Sidewalks
Score: 42
Brooklyn indie duo Matt & Kim, made up quite appropriately of Matt Johnson and Kim Schifino, was founded in 2004. Since then, the band has created its own colorful style, combining indie and dance elements for an alternately club-friendly rhythmic sound and a more complex approach. The group’s latest album, Sidewalks, released on the 2nd, demonstrates the group’s style fairly well, but without taking any substantial steps forward, resulting in an album that is entertaining but certainly not revolutionary.
The instrumentation of Sidewalks is easily the most interesting part of the album, featuring an intriguing combination of dance-style electronic elements with a wide variety of traditional instrumentation. Notable examples include the horn background on “Cameras” and the mixture of a buzzing electric bass and loud drums with plucked strings and piano background behind “Where You’re Coming From.” Certain elements, like the arpeggiated synth background of “Red Paint,” are almost reminiscent of chiptune sounds. The electronic portions lend a great deal of energy to the album, while the more traditional instrumentation provides much-needed grounding and variety.
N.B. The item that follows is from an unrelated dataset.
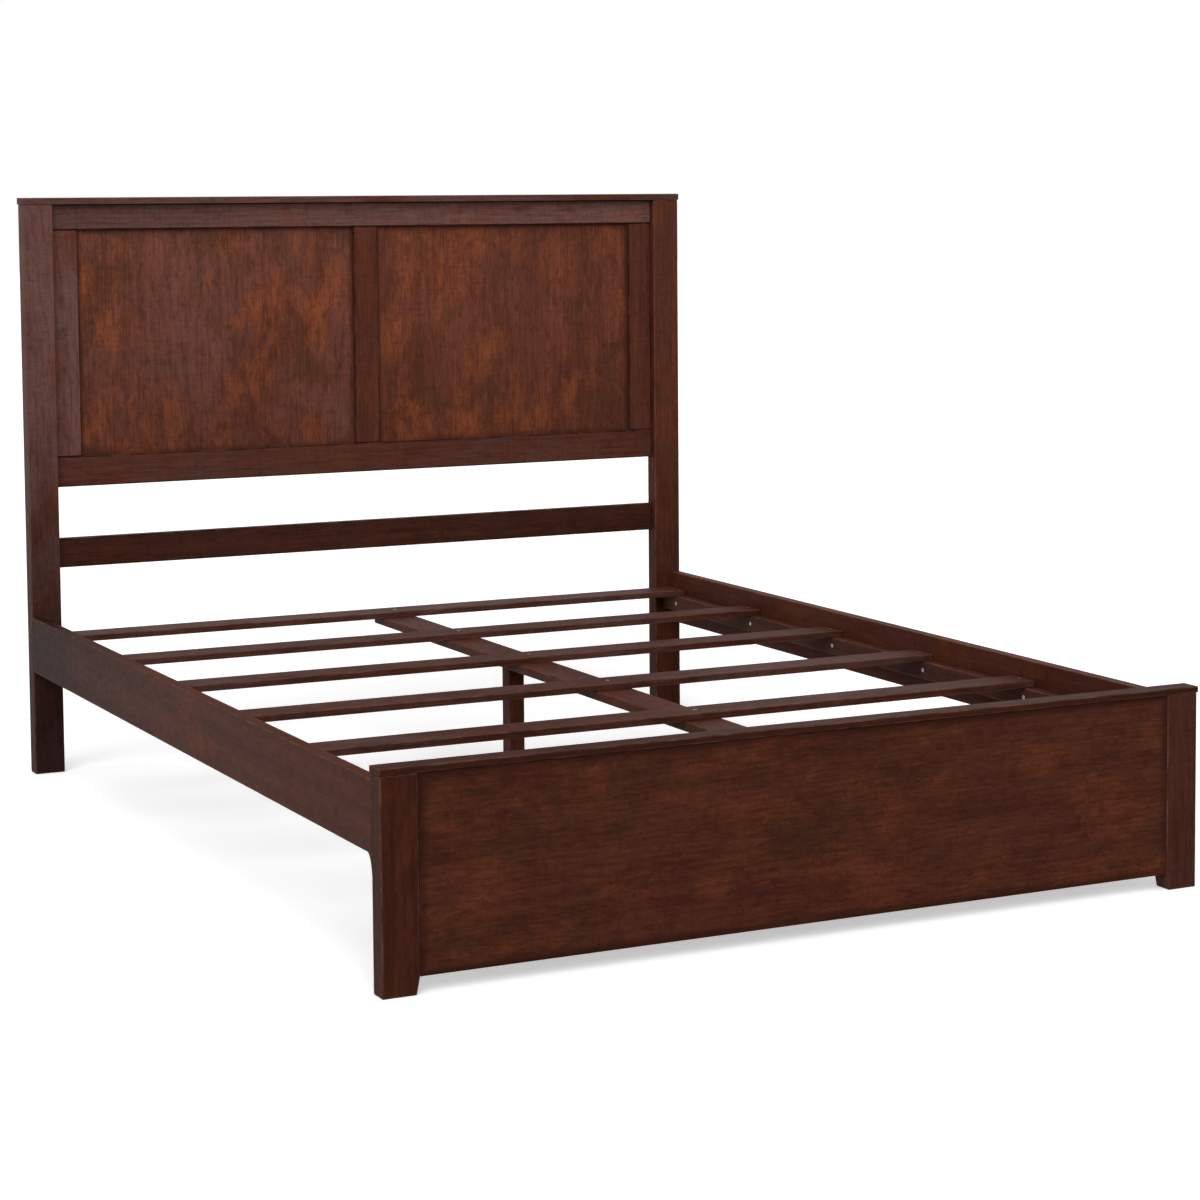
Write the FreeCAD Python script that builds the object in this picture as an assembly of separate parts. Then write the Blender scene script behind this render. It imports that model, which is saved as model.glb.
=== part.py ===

As usual, Matt and Kim share vocals, with Johnson providing the larger part. Earlier albums by Matt & Kim have been blemished by a lack of variety in vocals as well as a general failure to match vocals to instrumentals, and unfortunately Sidewalks continues the trend. Johnson hasn’t learned any new tones since the band last recorded, and it shows when he doesn’t change tune or style significantly at all across the album. This would be more forgivable if Johnson’s vocals fit the music well - but they don’t, and it’s a serious detriment to the album.
Sidewalks is not lyrically impressive. It’s a mishmash of badly thought out quasi-metaphors and vaguely artistic throwaway lines. Heavy repetition certainly doesn’t help - “Ice melts all around me / Water down me / We’ll water down me” doesn’t make any more sense the third or fourth time. Given that the only notable respites from repetition of lines like those is the occasional appearance of failed poetry (“I see we’re made of more than blood and bones / We’re made of sticks and stones”), Sidewalks does not do well on the lyrical front. Fortunately, given that the vocal element of the album wasn’t exactly the album’s strong point to begin with, this lyrical weakness, while certainly deleterious to the album, can’t quite ruin it.
While the instrumental portion of the album is impressive, it’s unfortunately relegated to the background while the vocals take center stage. The melodies in both the vocal and instrumental parts are lively and interesting, and the blend of instrumentation creates an impressive variety of sounds throughout the album, but the vocals change very little to accommodate this. The synth-organ and tambourine of “Block after Block” create a profoundly different style than the stripped-down bells and synth of “Wires”, but Johnson’s slight whine sounds the same over the whole album.
The rhythms of Sidewalks are lively and the melodies are catchy, and the instrumental parts are extremely well executed. Sidewalks’ biggest failing is its vocals, which somehow manage to execute these same melodies in a way that completely clashes with the instrumental sound. The instrumental introduction to “Good for Great” is extraordinarily well executed, but as soon as the buzzing synths cut out to make room for the vocals, the track loses most of its liveliness. In addition, toward the end of the album the instrumental parts tend to spend more time just doubling the vocals, leaving less room for the innovative melodies and counterpoints that carried the first part of the album above utter mediocrity.